Il est bien évident que les informations données par AP n'intéressent pas les seuls curieux de Lazarillo de Tormes: tous ceux qui s'occupent de la littérature du temps y trouveront à glaner. Parfois on a même le sentiment qu'AP aurait eu intérêt à élargir la perspective luimême. Ainsi il nous parle de force phénomènes qui ne figurent guère dans notre petit roman (p. ex. les courses de taureaux), mais qui feraient défaut dans une peinture complète de l'époque. Parfois AP se laisse entraîner par les fureurs de l'érudition, témoins la bibliographie boulimique sur les vêtements p. 88-90 et la longue histoire de l'évolution de la monnaie. Cependant c'est le prix de la vertu majeure de ce livre: la crédibilité.
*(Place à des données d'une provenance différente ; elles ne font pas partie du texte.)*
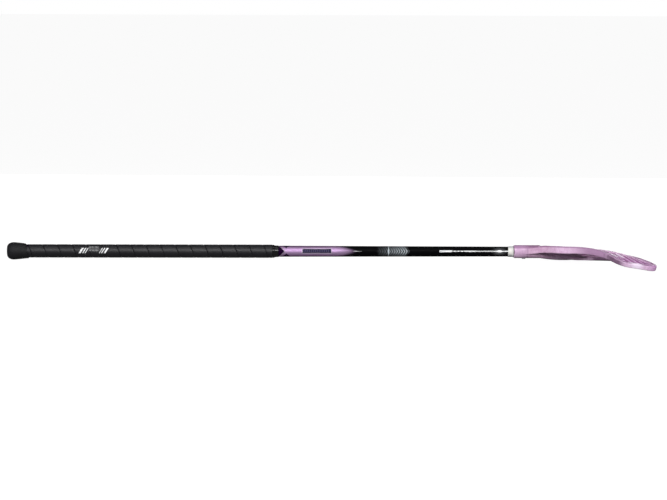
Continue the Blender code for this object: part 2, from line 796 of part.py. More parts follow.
def lay_down(pieces):
    """Parents the pieces to one empty, which rests them on Z = 0 about the origin."""
    graph = bpy.context.evaluated_depsgraph_get()
    named = {piece.name: piece for piece in pieces}
    tilt = resting_tilt(named["butt_knob"], named["blade"])
    corners = []
    for piece in pieces:
        corners += [tilt @ v.co for v in piece.evaluated_get(graph).data.vertices]
    middle = [
        (min(p[axis] for p in corners) + max(p[axis] for p in corners)) / 2 for axis in (0, 1)
    ]
    stick = bpy.data.objects.new("stick", None)
    bpy.context.scene.collection.objects.link(stick)
    stick.matrix_world = Matrix.Translation((-middle[0], -middle[1], 0)) @ tilt
    for thing in list(bpy.context.scene.collection.objects):
        if thing is not stick:
            thing.parent = stick


def main():
    for thing in list(bpy.data.objects):
        bpy.data.objects.remove(thing)
    plastic("helper", (0.5, 0.5, 0.5), 0.5)
    black_rubber = plastic("black_rubber", (0.03, 0.03, 0.032), 0.75)
    black_tape = plastic("black_tape", (0.035, 0.035, 0.04), 0.6)
    binding_vinyl = plastic("binding_vinyl", (0.015, 0.015, 0.017), 0.35)
    lacquer = plastic("lacquered_composite", (0.5, 0.33, 0.52), 0.3, 0.4)
    plug_plastic = plastic("plug_plastic", (0.05, 0.05, 0.05), 0.5)
    white_plastic = plastic("white_plastic", (0.8, 0.8, 0.76), 0.45)
    lilac_plastic = plastic("lilac_plastic", (0.62, 0.38, 0.6), 0.35)
    steel = plastic("zinc_steel", (0.6, 0.6, 0.62), 0.3, 1.0)
    pieces = [
        build_shaft(lacquer),
        build_end_plug(plug_plastic),
        build_knob(black_rubber),
        build_grip(black_tape),
        build_binding(binding_vinyl),
        build_sleeve(white_plastic),
        build_blade(lilac_plastic),
        build_screw(steel),
    ]
    bpy.context.view_layer.update()
    lay_down(pieces)


main()
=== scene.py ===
"""Looks of a floorball stick: its pieces, finishes, lights and camera over a fixed frame.

The file is laid out as an add-on and is run as a script. Every piece is made in the
stick's own frame: X along the shaft from the butt, -Y forward, where the blade points,
and +Z on the back of the blade. Finishes read that frame in millimetres.
"""

import json
import math

import bmesh
import bpy
from mathutils import Matrix, Vector


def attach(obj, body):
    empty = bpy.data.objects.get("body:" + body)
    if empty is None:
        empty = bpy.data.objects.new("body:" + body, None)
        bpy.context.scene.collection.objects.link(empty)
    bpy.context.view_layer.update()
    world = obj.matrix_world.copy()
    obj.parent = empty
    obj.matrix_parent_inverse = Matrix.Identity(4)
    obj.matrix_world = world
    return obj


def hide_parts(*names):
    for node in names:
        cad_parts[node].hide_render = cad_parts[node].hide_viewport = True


bl_info = {
    "name": "Floorball Stick Looks",
    "version": (1, 0, 0),
    "blender": (4, 5, 0),
    "location": "View3D > Sidebar > Stick",
    "description": "Pieces and finishes of a floorball stick",
    "category": "Object",
}

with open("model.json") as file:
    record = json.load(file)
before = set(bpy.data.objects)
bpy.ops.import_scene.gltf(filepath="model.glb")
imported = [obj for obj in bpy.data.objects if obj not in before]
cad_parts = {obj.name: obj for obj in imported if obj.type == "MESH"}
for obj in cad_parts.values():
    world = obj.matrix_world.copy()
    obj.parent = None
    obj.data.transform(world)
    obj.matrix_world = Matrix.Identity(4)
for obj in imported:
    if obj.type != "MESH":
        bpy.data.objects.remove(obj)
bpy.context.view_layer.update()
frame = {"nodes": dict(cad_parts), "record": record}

MM = 0.001

# Sizes of the stick that the pieces share.
SHAFT_START = 5.3 * MM
SHAFT_END = 965.3 * MM
SHAFT_TOP_DIAMETER = 20.2 * MM
SHAFT_TIP_DIAMETER = 17.6 * MM
SHAFT_WALL = 1.5 * MM
TAPER_START = 498 * MM
SEAT_GAP = 0.25 * MM
MOUTH = 920.3 * MM
BUTT_MOUNT_RISE = 4.5 * MM

KNOB_DIAMETER = 31.7 * MM
KNOB_FACE_DIAMETER = 15 * MM
KNOB_FACE_AT = 1.1 * MM
KNOB_BELLY_AT = 13 * MM
KNOB_LENGTH = 37 * MM
KNOB_LIP_DIAMETER = 26.8 * MM
KNOB_SKIN = 3.2 * MM
KNOB_SIDE_BEND = 0.2
KNOB_LIP_AHEAD = 0.9 * MM
KNOB_LIP_LEAN = 2.7 * MM
KNOB_VENT_DIAMETER = 3 * MM
KNOB_VENT_CHAMFER = 0.3 * MM
KNOB_OVER_TAPE_GAP = 0.1 * MM

GRIP_DIAMETER = 24.2 * MM
GRIP_START = KNOB_LENGTH + SEAT_GAP
GRIP_END = 483 * MM
TAPE_NARROWEST = 3.5 * MM
BINDING_START = GRIP_END + SEAT_GAP
BINDING_END = BINDING_START + 10.4 * MM
BINDING_THICKNESS = 0.35 * MM

SLEEVE_WALL = 0.5 * MM
SLEEVE_SHOWING = 9.8 * MM
SLEEVE_DEPTH = 38 * MM
SLEEVE_LIP_WIDTH = 2.0 * MM
SLEEVE_LIP_HEIGHT = 0.6 * MM

SOCKET_DIAMETER = 23.8 * MM
SOCKET_RADIUS = SOCKET_DIAMETER / 2
SOCKET_CUT_RADIUS = 20 * MM
SOCKET_FACE_RADIUS = 11 * MM
SOCKET_LENGTH = 45.25 * MM
SOCKET_FLOOR = 3 * MM
SOCKET_END_CHAMFER = 0.8 * MM
SOCKET_MOUTH_SETBACK = 1.8 * MM

LIE_ANGLE = math.radians(63.7)
SOLE_AT = 141.2 * MM
BLADE_LENGTH = 240.5 * MM
HEIGHT_AT_NECK = 86 * MM
HEIGHT_AT_TOE = 86 * MM
NECK_RADIUS = 58 * MM
TOE_TOP_RADIUS = 21 * MM
TOE_LOW_RADIUS = 23.5 * MM
HEEL_RADIUS = 26.5 * MM
FACE_LIFT = 2.8 * MM
OPEN_AT_HEEL = math.radians(9.4)
OPEN_AT_TOE = math.radians(11.6)
BOW_DEPTH = 5.2 * MM
HOOK_DEPTH = 18.0 * MM
HOOK_POWER = 4.0
HOOK_SKEW = 0.36
RIM_WIDTH = 8 * MM
RIM_DEPTH_AT_NECK = 13.4 * MM
RIM_DEPTH_AT_TOE = 9.2 * MM
RIM_DEPTH_AT_TIP = 8.2 * MM
RIM_ROUND = 1.5 * MM
RIM_SINK = 1.6 * MM
RIM_INSET = SOCKET_RADIUS - RIM_WIDTH / 2 - RIM_SINK
RIB_COUNT = 5
RIB_WIDTH = 3.6 * MM
RIB_DEPTH = 7.4 * MM
RIB_ROUND = 1.2 * MM
RIB_ROOT = 10 * MM
RIB_RISE = 16 * MM
TIE_PLACES = (84 * MM, 150 * MM)
TIE_LEAN = math.radians(14)
TIE_WIDTH = 4.4 * MM
WEB_DEPTH = 4.4 * MM
WEB_AT_SOLE = 14 * MM
WEB_AT_TOP = 56 * MM
WEB_HOLLOW = 9 * MM
SPINE_SHOULDER = 0.3 * MM
SPINE_SQUARENESS = 0.4
SPINE_SAG = 2.5 * MM
NECK_LIFT = 1.3 * MM
NECK_LIFT_ENDS = 62 * MM
SOLE_BOW = 1.1 * MM
HEEL_RISE = 1.8 * MM
HEEL_DIP = 0.4 * MM
HEEL_HOLLOW_AT = 27 * MM
SOLE_FLAT = 0.5 * MM
PATH_STEP = 4 * MM
ARC_STEP = 2 * MM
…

AP n'avance que ce qu'il peut prouver, sources en main. Je doute pourtant, soit dit en passant, que Cervantes et Castillo Solórzano soient de bons témoins lorsqu'ils affirment "que los pastores comían carne en gran cantidad y todos los días" (p. 81)!

Jusqu'à nouvel ordre il n'existe pas de meilleure source d'information sur l'hombre llano" du temps de Lázaro que les études de M. Alegre Peyrón. Il allie une érudition peu commune à l'art de commenter avec pertinence une grande œuvre littéraire - et cela dans un style informatif, agréable et clair.